#### PROBLEM TO WORK ON:
Starting from the line that contains "toes.forEach((number, k) =>", copy every line exactly until the line that contains "cad_parts[node].hide_render = cad_parts[node].hide_viewport", which is also included.

[3D code data]
=====

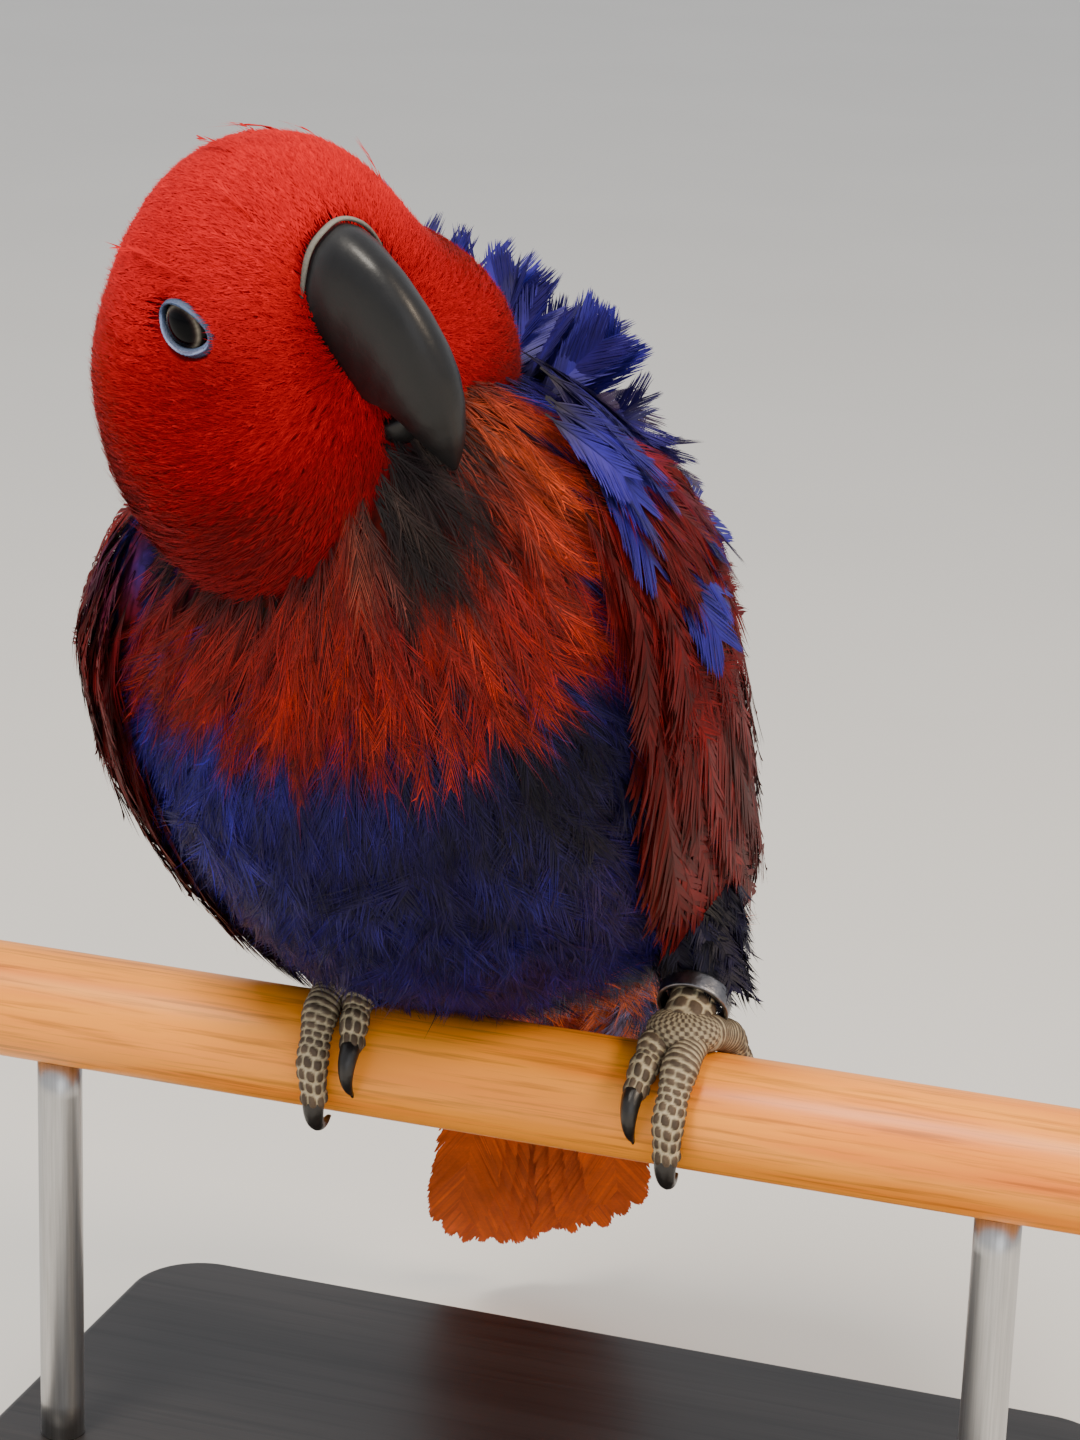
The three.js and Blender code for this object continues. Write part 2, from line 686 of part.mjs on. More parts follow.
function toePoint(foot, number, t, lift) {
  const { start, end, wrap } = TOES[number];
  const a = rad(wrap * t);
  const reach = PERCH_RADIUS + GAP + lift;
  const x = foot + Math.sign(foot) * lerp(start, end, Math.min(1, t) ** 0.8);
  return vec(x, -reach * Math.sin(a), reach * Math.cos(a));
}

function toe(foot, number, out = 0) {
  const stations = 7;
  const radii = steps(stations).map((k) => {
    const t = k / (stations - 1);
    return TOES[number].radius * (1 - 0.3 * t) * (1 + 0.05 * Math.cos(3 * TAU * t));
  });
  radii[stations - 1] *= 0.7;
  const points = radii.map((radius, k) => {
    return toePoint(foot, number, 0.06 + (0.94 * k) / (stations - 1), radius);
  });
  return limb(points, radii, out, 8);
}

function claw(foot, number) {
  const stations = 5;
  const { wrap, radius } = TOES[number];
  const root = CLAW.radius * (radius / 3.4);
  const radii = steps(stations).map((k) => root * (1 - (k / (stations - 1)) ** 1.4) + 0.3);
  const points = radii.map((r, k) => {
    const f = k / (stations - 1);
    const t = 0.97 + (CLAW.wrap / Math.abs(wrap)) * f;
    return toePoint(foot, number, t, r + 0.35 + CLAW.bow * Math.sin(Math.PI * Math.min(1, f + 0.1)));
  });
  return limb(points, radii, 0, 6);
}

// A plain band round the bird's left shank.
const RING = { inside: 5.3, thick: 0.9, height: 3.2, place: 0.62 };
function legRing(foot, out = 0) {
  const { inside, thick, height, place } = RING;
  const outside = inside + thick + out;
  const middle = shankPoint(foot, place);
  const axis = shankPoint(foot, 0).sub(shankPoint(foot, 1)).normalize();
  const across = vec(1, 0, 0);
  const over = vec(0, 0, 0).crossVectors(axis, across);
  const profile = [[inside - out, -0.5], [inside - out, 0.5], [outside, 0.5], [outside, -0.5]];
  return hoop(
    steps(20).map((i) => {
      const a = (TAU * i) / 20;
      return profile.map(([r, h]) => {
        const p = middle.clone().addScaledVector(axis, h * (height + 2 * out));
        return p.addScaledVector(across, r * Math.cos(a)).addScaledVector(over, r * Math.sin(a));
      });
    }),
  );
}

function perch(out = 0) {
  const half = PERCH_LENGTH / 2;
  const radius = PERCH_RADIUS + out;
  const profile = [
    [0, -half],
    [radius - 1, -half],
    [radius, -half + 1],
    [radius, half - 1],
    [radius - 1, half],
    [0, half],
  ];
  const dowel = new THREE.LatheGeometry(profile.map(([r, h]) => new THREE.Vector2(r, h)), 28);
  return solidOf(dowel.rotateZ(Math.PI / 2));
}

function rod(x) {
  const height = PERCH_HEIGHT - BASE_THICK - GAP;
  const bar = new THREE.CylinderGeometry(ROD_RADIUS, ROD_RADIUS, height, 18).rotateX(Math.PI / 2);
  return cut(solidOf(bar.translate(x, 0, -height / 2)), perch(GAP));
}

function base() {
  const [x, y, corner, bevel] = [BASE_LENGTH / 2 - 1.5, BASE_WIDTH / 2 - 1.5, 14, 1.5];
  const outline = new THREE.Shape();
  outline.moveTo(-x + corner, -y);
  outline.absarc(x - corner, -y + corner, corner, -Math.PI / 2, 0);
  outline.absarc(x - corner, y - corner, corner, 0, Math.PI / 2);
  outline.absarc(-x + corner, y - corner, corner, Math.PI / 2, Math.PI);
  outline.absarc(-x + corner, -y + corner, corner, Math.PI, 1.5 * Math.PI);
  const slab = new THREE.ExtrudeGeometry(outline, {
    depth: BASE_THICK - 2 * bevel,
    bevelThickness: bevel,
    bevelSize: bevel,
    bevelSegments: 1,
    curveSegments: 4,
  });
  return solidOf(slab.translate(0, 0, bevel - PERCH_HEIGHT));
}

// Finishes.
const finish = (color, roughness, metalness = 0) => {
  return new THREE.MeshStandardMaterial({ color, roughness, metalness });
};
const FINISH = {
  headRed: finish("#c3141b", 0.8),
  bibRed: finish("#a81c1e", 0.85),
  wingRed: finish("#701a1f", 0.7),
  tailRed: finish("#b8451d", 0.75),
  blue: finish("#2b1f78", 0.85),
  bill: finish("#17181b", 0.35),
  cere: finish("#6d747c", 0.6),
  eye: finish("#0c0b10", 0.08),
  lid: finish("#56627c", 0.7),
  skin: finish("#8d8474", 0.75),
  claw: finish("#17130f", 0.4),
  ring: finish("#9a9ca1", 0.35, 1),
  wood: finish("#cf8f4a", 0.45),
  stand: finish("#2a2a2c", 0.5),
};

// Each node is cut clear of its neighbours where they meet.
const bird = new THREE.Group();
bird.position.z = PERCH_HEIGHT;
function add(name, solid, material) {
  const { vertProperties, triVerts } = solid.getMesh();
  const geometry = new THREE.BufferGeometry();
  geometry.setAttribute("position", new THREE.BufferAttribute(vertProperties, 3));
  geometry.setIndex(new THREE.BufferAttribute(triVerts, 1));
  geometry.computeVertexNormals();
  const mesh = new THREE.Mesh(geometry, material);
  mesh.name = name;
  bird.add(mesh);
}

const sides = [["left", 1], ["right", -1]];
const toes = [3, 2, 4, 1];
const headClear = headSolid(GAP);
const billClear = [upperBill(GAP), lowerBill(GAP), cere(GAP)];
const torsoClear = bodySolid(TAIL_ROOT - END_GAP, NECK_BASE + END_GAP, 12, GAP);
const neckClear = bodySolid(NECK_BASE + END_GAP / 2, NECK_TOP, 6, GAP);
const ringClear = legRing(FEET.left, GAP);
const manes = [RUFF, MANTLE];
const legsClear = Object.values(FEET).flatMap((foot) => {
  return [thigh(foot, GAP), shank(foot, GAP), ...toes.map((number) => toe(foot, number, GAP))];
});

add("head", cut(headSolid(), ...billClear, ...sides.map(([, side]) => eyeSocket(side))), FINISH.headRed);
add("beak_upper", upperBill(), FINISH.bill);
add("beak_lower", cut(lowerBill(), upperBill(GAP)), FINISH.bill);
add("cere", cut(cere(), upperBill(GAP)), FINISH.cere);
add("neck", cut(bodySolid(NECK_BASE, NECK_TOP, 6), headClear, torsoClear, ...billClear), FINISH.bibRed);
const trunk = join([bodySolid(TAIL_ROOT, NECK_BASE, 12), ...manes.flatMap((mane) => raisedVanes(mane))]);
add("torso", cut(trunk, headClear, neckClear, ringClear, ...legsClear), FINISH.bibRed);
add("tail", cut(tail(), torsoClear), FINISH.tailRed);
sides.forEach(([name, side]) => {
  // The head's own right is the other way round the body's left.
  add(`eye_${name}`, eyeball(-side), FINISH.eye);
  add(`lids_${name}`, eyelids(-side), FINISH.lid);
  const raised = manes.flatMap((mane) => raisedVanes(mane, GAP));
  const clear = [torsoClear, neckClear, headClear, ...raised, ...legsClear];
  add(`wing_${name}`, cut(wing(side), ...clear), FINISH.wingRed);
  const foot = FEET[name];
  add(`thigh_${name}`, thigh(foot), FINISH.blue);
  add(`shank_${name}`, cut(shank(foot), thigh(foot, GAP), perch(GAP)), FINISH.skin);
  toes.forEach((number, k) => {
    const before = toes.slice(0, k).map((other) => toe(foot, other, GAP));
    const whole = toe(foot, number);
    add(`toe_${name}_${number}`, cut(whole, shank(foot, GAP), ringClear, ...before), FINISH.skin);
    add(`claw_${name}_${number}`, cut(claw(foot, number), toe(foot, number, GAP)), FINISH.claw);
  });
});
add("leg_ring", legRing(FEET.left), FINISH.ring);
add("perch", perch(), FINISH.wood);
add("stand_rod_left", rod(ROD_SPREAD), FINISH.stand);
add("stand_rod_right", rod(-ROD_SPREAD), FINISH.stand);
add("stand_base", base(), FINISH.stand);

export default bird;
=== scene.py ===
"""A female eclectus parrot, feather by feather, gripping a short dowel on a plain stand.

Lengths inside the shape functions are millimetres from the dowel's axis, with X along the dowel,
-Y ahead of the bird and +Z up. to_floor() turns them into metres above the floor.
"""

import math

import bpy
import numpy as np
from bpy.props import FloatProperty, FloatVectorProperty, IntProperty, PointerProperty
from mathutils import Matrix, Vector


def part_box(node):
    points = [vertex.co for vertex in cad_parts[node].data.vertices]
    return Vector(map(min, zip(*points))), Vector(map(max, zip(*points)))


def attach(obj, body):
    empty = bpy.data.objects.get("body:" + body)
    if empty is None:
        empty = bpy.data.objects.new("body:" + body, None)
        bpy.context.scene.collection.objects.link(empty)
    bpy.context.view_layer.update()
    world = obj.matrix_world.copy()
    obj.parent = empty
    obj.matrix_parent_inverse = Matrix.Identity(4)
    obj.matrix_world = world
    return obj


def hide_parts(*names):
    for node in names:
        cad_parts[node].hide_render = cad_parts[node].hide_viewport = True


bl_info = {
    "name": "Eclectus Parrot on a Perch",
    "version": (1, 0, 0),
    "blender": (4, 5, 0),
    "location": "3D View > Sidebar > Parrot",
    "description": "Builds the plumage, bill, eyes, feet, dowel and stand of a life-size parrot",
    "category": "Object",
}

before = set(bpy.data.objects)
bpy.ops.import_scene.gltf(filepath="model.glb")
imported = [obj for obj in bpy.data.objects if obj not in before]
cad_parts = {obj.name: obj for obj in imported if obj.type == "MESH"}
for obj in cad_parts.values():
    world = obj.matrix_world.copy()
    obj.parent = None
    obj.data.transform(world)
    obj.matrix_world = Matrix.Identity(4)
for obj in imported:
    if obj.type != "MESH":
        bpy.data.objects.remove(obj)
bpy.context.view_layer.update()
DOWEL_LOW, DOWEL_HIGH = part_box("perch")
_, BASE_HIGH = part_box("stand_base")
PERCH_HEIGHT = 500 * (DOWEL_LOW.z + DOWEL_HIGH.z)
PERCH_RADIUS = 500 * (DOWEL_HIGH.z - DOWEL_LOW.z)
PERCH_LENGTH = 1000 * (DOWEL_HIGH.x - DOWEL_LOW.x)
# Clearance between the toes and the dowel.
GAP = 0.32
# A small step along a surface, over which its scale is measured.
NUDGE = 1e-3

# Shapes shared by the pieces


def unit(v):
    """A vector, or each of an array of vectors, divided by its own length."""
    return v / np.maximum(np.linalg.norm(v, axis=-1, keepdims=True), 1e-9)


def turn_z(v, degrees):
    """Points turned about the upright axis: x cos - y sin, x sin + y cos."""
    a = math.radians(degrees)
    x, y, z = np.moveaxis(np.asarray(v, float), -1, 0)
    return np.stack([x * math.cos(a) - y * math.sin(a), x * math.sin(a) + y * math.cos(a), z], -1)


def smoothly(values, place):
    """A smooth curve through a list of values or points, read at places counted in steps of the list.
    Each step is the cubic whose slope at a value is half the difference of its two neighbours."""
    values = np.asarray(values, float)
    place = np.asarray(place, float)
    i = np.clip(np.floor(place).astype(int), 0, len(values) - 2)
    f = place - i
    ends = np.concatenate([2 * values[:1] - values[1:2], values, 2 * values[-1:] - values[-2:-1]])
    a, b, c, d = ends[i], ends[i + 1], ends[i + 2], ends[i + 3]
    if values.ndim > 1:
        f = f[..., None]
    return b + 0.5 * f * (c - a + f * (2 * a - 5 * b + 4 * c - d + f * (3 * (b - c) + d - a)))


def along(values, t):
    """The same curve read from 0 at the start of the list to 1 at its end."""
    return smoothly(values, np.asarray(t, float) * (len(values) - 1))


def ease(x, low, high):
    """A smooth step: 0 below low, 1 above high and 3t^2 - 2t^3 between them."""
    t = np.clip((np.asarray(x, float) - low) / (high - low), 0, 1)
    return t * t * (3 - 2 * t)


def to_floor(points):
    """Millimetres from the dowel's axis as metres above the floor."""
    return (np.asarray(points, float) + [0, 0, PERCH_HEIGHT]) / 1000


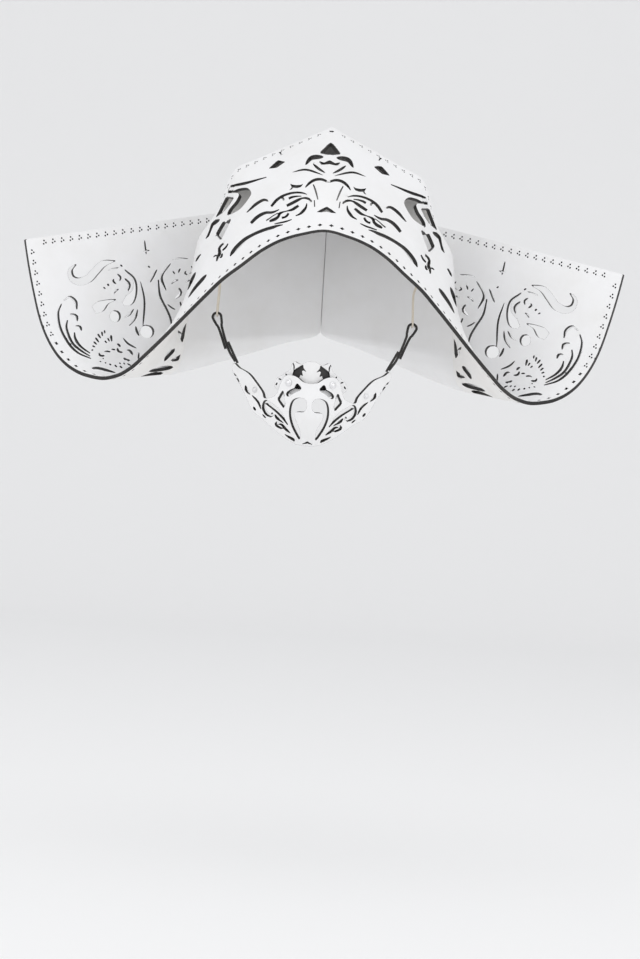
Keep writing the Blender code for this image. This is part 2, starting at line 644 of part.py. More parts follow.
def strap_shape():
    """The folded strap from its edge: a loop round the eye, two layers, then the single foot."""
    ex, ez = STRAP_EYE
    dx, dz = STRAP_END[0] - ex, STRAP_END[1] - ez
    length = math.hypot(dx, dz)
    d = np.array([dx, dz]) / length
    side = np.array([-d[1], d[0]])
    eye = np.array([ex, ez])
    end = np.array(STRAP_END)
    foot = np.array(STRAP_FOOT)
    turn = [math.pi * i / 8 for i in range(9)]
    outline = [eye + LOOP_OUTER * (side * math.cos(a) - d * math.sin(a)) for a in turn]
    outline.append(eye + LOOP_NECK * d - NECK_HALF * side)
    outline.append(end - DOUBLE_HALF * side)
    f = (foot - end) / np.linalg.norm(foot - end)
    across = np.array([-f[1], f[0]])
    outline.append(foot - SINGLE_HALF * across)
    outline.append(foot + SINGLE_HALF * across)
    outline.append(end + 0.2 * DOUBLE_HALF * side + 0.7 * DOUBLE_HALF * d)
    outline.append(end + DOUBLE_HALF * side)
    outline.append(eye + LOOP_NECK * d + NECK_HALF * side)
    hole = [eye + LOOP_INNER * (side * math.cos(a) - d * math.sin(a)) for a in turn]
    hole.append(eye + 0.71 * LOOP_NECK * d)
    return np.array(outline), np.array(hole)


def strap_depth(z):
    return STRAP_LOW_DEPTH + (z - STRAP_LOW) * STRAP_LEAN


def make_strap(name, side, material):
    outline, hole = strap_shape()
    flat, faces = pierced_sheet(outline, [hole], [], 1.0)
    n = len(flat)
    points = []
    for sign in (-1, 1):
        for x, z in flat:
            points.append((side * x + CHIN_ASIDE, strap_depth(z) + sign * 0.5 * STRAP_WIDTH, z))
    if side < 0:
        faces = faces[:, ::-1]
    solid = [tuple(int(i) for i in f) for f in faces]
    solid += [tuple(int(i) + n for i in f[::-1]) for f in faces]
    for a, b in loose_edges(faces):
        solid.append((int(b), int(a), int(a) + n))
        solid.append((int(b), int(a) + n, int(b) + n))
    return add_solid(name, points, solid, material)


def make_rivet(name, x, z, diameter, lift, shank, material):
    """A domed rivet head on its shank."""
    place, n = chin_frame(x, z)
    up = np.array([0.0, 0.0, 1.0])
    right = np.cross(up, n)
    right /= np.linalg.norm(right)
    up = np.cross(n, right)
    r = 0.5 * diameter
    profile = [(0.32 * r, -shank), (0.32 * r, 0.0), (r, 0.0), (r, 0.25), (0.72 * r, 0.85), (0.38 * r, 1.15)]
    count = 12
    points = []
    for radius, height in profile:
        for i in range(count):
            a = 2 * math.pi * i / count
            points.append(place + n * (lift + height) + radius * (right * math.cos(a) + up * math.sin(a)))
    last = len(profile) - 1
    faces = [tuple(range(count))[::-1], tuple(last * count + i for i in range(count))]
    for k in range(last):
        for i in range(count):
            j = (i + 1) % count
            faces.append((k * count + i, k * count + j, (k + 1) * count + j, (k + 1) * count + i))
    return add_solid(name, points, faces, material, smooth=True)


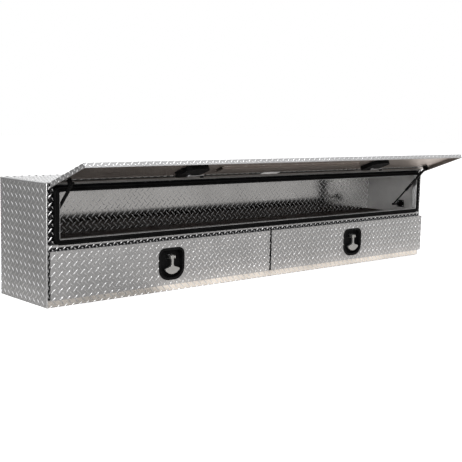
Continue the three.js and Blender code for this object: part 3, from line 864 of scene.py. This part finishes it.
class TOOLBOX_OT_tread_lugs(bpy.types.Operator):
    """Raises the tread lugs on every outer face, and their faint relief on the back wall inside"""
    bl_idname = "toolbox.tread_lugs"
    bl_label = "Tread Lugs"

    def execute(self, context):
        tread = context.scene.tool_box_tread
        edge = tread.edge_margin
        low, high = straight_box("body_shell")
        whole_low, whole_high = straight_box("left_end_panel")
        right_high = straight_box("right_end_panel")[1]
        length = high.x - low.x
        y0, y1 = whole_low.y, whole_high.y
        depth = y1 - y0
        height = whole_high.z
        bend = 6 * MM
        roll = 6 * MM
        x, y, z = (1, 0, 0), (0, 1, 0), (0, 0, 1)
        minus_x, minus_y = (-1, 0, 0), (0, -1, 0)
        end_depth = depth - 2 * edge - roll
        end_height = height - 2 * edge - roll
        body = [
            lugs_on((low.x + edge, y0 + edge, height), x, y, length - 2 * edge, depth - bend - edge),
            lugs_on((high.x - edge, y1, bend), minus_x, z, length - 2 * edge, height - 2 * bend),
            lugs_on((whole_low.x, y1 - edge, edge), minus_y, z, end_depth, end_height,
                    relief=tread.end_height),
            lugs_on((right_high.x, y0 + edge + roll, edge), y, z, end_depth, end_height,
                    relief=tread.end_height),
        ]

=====

#### EXERCISE RESPONSE:
  toes.forEach((number, k) => {
    const before = toes.slice(0, k).map((other) => toe(foot, other, GAP));
    const whole = toe(foot, number);
    add(`toe_${name}_${number}`, cut(whole, shank(foot, GAP), ringClear, ...before), FINISH.skin);
    add(`claw_${name}_${number}`, cut(claw(foot, number), toe(foot, number, GAP)), FINISH.claw);
  });
});
add("leg_ring", legRing(FEET.left), FINISH.ring);
add("perch", perch(), FINISH.wood);
add("stand_rod_left", rod(ROD_SPREAD), FINISH.stand);
add("stand_rod_right", rod(-ROD_SPREAD), FINISH.stand);
add("stand_base", base(), FINISH.stand);

export default bird;
=== scene.py ===
"""A female eclectus parrot, feather by feather, gripping a short dowel on a plain stand.

Lengths inside the shape functions are millimetres from the dowel's axis, with X along the dowel,
-Y ahead of the bird and +Z up. to_floor() turns them into metres above the floor.
"""

import math

import bpy
import numpy as np
from bpy.props import FloatProperty, FloatVectorProperty, IntProperty, PointerProperty
from mathutils import Matrix, Vector


def part_box(node):
    points = [vertex.co for vertex in cad_parts[node].data.vertices]
    return Vector(map(min, zip(*points))), Vector(map(max, zip(*points)))


def attach(obj, body):
    empty = bpy.data.objects.get("body:" + body)
    if empty is None:
        empty = bpy.data.objects.new("body:" + body, None)
        bpy.context.scene.collection.objects.link(empty)
    bpy.context.view_layer.update()
    world = obj.matrix_world.copy()
    obj.parent = empty
    obj.matrix_parent_inverse = Matrix.Identity(4)
    obj.matrix_world = world
    return obj


def hide_parts(*names):
    for node in names:
        cad_parts[node].hide_render = cad_parts[node].hide_viewport = True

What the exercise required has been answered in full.